> **Problem details**: Write out each line exactly as it stands, please.

> **Recorded data**:
>>>

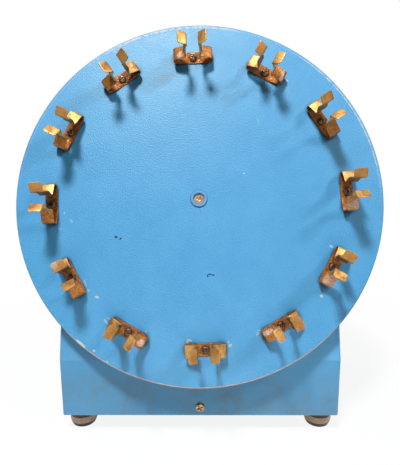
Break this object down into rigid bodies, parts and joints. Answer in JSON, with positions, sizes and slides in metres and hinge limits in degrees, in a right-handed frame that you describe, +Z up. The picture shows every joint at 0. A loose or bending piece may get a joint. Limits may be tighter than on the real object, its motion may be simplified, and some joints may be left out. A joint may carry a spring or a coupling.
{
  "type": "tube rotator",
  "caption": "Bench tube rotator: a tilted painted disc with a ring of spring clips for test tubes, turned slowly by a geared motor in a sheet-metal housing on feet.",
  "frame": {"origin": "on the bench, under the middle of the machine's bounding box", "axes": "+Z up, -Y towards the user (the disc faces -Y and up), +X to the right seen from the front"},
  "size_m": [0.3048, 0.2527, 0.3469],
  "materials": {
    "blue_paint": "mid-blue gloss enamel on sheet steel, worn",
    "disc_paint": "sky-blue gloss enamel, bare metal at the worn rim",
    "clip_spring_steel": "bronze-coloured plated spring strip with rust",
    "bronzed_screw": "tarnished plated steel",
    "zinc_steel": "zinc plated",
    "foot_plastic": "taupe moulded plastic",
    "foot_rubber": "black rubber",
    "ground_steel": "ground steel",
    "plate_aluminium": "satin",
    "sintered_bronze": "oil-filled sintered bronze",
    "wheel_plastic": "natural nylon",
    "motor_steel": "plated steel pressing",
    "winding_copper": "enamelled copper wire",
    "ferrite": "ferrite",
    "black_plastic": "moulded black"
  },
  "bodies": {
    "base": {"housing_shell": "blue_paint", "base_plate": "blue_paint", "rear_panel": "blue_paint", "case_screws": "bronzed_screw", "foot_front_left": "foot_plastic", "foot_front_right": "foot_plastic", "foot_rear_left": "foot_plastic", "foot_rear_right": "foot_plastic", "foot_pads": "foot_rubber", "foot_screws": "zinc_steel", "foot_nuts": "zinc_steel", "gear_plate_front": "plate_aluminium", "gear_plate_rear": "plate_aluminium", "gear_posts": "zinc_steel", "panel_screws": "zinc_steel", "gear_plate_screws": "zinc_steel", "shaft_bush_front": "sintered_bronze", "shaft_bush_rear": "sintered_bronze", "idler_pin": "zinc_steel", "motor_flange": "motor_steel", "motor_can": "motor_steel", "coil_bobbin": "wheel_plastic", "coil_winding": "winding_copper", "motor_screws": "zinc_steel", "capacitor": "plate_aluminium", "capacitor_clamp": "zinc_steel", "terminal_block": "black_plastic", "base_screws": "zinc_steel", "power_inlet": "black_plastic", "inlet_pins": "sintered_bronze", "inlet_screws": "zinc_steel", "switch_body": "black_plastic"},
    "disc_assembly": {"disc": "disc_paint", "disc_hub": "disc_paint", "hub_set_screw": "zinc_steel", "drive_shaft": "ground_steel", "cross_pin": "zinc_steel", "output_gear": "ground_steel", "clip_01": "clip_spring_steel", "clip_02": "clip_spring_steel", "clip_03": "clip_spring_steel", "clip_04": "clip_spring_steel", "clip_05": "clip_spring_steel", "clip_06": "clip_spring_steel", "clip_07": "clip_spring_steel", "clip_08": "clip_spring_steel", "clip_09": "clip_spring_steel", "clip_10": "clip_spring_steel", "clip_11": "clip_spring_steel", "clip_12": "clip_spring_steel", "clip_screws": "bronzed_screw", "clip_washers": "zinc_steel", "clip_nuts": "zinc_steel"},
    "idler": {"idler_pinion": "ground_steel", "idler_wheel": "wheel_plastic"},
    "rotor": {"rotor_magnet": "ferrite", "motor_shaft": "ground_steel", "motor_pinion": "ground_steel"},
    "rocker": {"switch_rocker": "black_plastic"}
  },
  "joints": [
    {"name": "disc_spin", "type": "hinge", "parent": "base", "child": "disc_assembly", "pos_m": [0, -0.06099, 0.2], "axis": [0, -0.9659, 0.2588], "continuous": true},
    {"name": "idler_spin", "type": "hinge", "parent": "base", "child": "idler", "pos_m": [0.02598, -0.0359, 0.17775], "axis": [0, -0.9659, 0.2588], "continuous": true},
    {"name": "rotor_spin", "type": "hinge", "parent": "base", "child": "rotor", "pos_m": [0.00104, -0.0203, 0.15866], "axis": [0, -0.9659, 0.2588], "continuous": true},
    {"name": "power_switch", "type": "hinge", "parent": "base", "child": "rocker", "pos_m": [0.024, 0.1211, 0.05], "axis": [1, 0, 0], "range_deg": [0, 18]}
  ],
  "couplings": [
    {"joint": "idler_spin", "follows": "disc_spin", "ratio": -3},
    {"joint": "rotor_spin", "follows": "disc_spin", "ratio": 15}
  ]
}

<<<

> **Task result**:
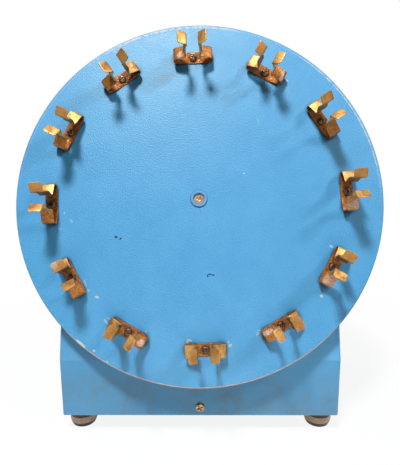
Break this object down into rigid bodies, parts and joints. Answer in JSON, with positions, sizes and slides in metres and hinge limits in degrees, in a right-handed frame that you describe, +Z up. The picture shows every joint at 0. A loose or bending piece may get a joint. Limits may be tighter than on the real object, its motion may be simplified, and some joints may be left out. A joint may carry a spring or a coupling.
{
  "type": "tube rotator",
  "caption": "Bench tube rotator: a tilted painted disc with a ring of spring clips for test tubes, turned slowly by a geared motor in a sheet-metal housing on feet.",
  "frame": {"origin": "on the bench, under the middle of the machine's bounding box", "axes": "+Z up, -Y towards the user (the disc faces -Y and up), +X to the right seen from the front"},
  "size_m": [0.3048, 0.2527, 0.3469],
  "materials": {
    "blue_paint": "mid-blue gloss enamel on sheet steel, worn",
    "disc_paint": "sky-blue gloss enamel, bare metal at the worn rim",
    "clip_spring_steel": "bronze-coloured plated spring strip with rust",
    "bronzed_screw": "tarnished plated steel",
    "zinc_steel": "zinc plated",
    "foot_plastic": "taupe moulded plastic",
    "foot_rubber": "black rubber",
    "ground_steel": "ground steel",
    "plate_aluminium": "satin",
    "sintered_bronze": "oil-filled sintered bronze",
    "wheel_plastic": "natural nylon",
    "motor_steel": "plated steel pressing",
    "winding_copper": "enamelled copper wire",
    "ferrite": "ferrite",
    "black_plastic": "moulded black"
  },
  "bodies": {
    "base": {"housing_shell": "blue_paint", "base_plate": "blue_paint", "rear_panel": "blue_paint", "case_screws": "bronzed_screw", "foot_front_left": "foot_plastic", "foot_front_right": "foot_plastic", "foot_rear_left": "foot_plastic", "foot_rear_right": "foot_plastic", "foot_pads": "foot_rubber", "foot_screws": "zinc_steel", "foot_nuts": "zinc_steel", "gear_plate_front": "plate_aluminium", "gear_plate_rear": "plate_aluminium", "gear_posts": "zinc_steel", "panel_screws": "zinc_steel", "gear_plate_screws": "zinc_steel", "shaft_bush_front": "sintered_bronze", "shaft_bush_rear": "sintered_bronze", "idler_pin": "zinc_steel", "motor_flange": "motor_steel", "motor_can": "motor_steel", "coil_bobbin": "wheel_plastic", "coil_winding": "winding_copper", "motor_screws": "zinc_steel", "capacitor": "plate_aluminium", "capacitor_clamp": "zinc_steel", "terminal_block": "black_plastic", "base_screws": "zinc_steel", "power_inlet": "black_plastic", "inlet_pins": "sintered_bronze", "inlet_screws": "zinc_steel", "switch_body": "black_plastic"},
    "disc_assembly": {"disc": "disc_paint", "disc_hub": "disc_paint", "hub_set_screw": "zinc_steel", "drive_shaft": "ground_steel", "cross_pin": "zinc_steel", "output_gear": "ground_steel", "clip_01": "clip_spring_steel", "clip_02": "clip_spring_steel", "clip_03": "clip_spring_steel", "clip_04": "clip_spring_steel", "clip_05": "clip_spring_steel", "clip_06": "clip_spring_steel", "clip_07": "clip_spring_steel", "clip_08": "clip_spring_steel", "clip_09": "clip_spring_steel", "clip_10": "clip_spring_steel", "clip_11": "clip_spring_steel", "clip_12": "clip_spring_steel", "clip_screws": "bronzed_screw", "clip_washers": "zinc_steel", "clip_nuts": "zinc_steel"},
    "idler": {"idler_pinion": "ground_steel", "idler_wheel": "wheel_plastic"},
    "rotor": {"rotor_magnet": "ferrite", "motor_shaft": "ground_steel", "motor_pinion": "ground_steel"},
    "rocker": {"switch_rocker": "black_plastic"}
  },
  "joints": [
    {"name": "disc_spin", "type": "hinge", "parent": "base", "child": "disc_assembly", "pos_m": [0, -0.06099, 0.2], "axis": [0, -0.9659, 0.2588], "continuous": true},
    {"name": "idler_spin", "type": "hinge", "parent": "base", "child": "idler", "pos_m": [0.02598, -0.0359, 0.17775], "axis": [0, -0.9659, 0.2588], "continuous": true},
    {"name": "rotor_spin", "type": "hinge", "parent": "base", "child": "rotor", "pos_m": [0.00104, -0.0203, 0.15866], "axis": [0, -0.9659, 0.2588], "continuous": true},
    {"name": "power_switch", "type": "hinge", "parent": "base", "child": "rocker", "pos_m": [0.024, 0.1211, 0.05], "axis": [1, 0, 0], "range_deg": [0, 18]}
  ],
  "couplings": [
    {"joint": "idler_spin", "follows": "disc_spin", "ratio": -3},
    {"joint": "rotor_spin", "follows": "disc_spin", "ratio": 15}
  ]
}